Perryman smashed Liz Waller’s 16-year-old school record of 322 strikeouts in a season and also set the school’s career strikeout record at 840.
Opposing hitters had only a .112 batting average against her and her earned run average was 1.31. Along the way, she was named Upstate Eight River pitcher of the year and was named to the Super 60 All-Star Game.
Many pitchers credit their defense for taking pressure off of them. With Perryman, it worked the other way.
“We definitely rode her success,” Elgin coach Chad Dahlman said. “Any time a pitcher is striking out 14 to 15 batters a game, it takes a lot of pressure off your defense.”
Perryman, who had a 17-9 record for the 20-12 Maroons, always had that blazing fastball — one of the fastest ever in The Courier-News area. She credited better control and improvement of her rise ball with helping her make a step up from a 10-5 record with 183 strikeouts and a 2.09 ERA as a junior.
“Finally, I wasn’t throwing balls all over the place,” Perryman said. “It was kind of like I knew what I was doing. With my rise ball, I felt like, ‘all right, I can throw this pitch.’ Where before that I was timid throwing it. It was moving more and was more effective.
“It helped having Kelly Bremer as my catcher. I knew she was going to catch it and I had confidence.”
Perryman began setting up hitters and striking them out in different ways.
“She got ahead of the hitters this year,” Dahlman said. “She wanted to throw her pitch, not the hitters’ pitch.”
Perryman credited a summer playing for the Lemont Rockers travel team for some of her improvement, but points to one particular person for making her high school career conclude the way she wanted — her father, Mark, who is currently a pitching coach for Carthage College.
“My dad has always been helping me, whether it’s just looking up different ways of doing things or showing me what I’m doing wrong,” Perryman said. “He’s a phenomenal teacher and has had the biggest impact on my pitching.”
Another key factor contributing to her senior success was better conditioning.
“I went out for basketball mostly for conditioning, but also because my best friend, Kenyatta Scales, kind of talked me into it and said it would be fun,” Perryman said. “It was a spur-of-the-moment thing, but it definitely helped.”
Better conditioning became important when Perryman had to become a workhorse.

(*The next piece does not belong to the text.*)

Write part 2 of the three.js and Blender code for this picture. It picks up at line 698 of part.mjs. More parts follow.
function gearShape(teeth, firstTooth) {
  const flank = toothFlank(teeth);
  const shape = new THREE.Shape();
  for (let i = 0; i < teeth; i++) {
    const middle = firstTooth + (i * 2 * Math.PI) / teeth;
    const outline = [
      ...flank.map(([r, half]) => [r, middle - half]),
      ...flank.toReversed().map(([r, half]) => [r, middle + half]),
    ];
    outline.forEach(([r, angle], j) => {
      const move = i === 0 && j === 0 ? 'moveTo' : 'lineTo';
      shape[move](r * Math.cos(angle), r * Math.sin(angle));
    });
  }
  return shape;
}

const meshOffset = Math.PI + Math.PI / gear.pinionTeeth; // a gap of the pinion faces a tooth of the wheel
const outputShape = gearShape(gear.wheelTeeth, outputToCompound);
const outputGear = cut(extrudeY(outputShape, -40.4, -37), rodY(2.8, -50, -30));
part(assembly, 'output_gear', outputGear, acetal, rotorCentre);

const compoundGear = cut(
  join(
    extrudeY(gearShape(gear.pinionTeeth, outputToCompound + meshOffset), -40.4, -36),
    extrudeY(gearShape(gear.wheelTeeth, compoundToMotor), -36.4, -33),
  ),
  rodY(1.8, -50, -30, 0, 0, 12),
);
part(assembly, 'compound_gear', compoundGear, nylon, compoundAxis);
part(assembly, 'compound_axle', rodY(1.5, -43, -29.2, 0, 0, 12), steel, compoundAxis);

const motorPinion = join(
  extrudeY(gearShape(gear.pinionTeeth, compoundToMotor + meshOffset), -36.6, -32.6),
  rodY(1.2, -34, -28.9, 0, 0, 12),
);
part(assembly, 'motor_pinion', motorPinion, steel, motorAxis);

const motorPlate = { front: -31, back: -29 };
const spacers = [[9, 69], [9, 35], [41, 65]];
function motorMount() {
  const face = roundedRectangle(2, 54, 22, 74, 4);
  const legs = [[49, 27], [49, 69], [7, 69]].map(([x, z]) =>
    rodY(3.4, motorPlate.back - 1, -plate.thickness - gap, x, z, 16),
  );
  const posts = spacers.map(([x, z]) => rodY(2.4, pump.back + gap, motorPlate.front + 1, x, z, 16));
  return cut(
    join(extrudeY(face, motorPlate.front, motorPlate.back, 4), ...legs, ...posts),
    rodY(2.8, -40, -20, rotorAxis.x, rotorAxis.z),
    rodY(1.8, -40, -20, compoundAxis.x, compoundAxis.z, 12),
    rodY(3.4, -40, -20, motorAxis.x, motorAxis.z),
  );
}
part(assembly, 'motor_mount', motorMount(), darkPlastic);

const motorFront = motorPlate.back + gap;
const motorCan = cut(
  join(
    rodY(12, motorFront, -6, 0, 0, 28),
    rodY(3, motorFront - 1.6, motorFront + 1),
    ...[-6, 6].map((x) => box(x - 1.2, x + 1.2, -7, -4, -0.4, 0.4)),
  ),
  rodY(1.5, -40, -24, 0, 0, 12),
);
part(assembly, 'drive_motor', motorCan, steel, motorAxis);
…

Her sophomore sister, Jennah, had been slated to be the No. 2 pitcher but in April suffered shoulder problems and stopped pitching for the rest of the season. Hannah merely took on virtually all the pitching chores.
“It was just a mental thing,” she said. “I didn’t think about it. The best way to handle it was, ‘oh well, I’ve got to pitch four games this week, I’ll just do it.’ And I did.
“Really, in summer ball I’ve had to pitch more in a shorter span of time than in high school so it wasn’t that hard.”
As a hitter, Perryman’s home run total dropped to five from 10 the previous year, but she felt she was a better all-around hitter. Perryman batted .333 with a .548 slugging percentage, had five doubles and 27 RBI and scored 21 runs.
“She batted in the three-hole most of the year and I really felt she matured by shortening up her swing and using the whole field,” Dahlman said.
Perryman struck out only three times on the season.
“I didn’t have a home run swing every single time up there,” she said. “I was trying to hit it where it was pitched, as our coach preached. Really, honestly, the 10 home runs the year before was just crazy because I don’t ever hit them. It just kind of happened.”
About the only thing that eluded Perryman was postseason team success. The Maroons lost their first regional game, 2-1, to Schaumburg.
“It was disappointing because we thought we could go far, and weird to be done with high school ball, even sad,” Perryman said. “I had to shrug it off and then it was on to travel ball, starting right away.”
And more pitching, and more strikeouts.